▸ **Directive**:
Look through the records below, and copy out every line that holds the string "render".

▸ **Task inputs**:
━━━━━━━━━━
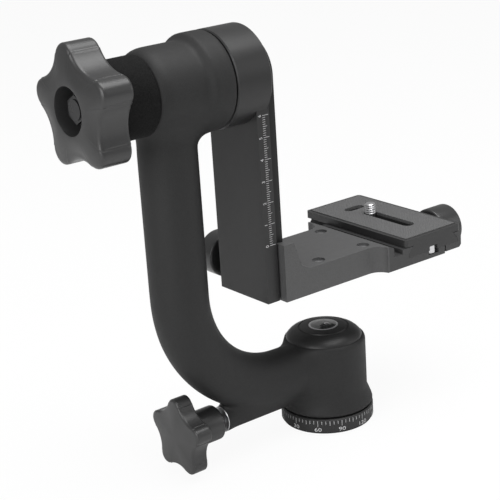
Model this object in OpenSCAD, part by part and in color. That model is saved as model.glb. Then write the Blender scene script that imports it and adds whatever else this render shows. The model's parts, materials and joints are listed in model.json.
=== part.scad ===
━━━━━━━━━━
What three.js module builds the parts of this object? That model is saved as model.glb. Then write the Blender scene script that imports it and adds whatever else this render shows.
━━━━━━━━━━
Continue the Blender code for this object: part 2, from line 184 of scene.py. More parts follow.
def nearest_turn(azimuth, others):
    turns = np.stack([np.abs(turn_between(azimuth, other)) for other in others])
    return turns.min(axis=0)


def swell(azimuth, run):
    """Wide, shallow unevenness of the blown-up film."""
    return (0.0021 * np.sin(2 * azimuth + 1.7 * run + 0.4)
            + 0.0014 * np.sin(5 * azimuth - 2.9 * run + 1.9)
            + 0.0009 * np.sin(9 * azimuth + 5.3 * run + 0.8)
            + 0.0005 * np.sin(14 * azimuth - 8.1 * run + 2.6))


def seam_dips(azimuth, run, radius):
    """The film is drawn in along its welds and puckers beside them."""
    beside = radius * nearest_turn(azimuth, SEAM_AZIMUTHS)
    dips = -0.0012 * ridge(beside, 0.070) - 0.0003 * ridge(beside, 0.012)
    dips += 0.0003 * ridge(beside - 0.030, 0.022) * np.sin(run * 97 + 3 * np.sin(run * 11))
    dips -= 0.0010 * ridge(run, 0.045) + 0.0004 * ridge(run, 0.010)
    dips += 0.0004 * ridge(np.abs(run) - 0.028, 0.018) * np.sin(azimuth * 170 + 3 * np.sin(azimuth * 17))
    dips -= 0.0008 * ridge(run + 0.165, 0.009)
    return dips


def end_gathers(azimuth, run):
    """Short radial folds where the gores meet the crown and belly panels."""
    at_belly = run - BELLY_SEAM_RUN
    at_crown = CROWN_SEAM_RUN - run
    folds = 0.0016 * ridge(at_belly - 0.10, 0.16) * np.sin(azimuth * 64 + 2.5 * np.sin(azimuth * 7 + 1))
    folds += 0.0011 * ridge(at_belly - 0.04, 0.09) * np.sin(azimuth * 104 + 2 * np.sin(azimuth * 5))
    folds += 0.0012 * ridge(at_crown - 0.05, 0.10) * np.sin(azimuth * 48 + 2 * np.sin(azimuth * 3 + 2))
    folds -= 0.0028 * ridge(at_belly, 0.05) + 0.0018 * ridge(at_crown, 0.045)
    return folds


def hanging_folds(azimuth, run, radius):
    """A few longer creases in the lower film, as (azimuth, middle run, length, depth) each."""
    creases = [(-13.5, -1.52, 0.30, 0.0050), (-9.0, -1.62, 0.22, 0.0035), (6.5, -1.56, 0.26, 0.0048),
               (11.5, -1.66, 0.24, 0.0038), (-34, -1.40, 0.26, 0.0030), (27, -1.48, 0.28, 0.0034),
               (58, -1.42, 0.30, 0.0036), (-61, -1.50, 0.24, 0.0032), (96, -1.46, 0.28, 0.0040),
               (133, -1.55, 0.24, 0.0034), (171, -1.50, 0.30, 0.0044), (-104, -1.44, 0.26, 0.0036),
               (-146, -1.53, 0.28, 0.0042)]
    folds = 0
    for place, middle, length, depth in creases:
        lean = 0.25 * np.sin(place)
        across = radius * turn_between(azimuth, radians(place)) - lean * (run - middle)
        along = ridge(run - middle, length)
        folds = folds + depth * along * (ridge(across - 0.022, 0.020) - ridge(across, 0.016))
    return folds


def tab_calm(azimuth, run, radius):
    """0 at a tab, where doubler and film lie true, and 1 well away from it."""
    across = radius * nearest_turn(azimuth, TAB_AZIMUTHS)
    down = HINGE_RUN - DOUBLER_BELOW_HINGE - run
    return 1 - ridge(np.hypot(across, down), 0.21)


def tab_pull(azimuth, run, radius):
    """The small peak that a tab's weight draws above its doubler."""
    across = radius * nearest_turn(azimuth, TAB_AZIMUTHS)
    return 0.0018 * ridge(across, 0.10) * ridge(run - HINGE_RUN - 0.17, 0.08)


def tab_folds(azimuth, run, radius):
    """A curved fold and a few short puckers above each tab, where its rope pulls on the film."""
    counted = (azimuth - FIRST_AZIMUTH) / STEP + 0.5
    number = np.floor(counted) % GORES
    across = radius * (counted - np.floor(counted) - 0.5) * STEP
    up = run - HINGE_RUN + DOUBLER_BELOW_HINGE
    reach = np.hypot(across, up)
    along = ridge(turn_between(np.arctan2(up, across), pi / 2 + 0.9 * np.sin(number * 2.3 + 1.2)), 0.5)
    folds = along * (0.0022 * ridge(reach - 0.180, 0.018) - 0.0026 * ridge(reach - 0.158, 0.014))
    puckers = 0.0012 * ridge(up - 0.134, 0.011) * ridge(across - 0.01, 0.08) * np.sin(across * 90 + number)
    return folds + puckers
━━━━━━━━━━
▸ **Result of this task**:
Model this object in OpenSCAD, part by part and in color. That model is saved as model.glb. Then write the Blender scene script that imports it and adds whatever else this render shows. The model's parts, materials and joints are listed in model.json.
What three.js module builds the parts of this object? That model is saved as model.glb. Then write the Blender scene script that imports it and adds whatever else this render shows.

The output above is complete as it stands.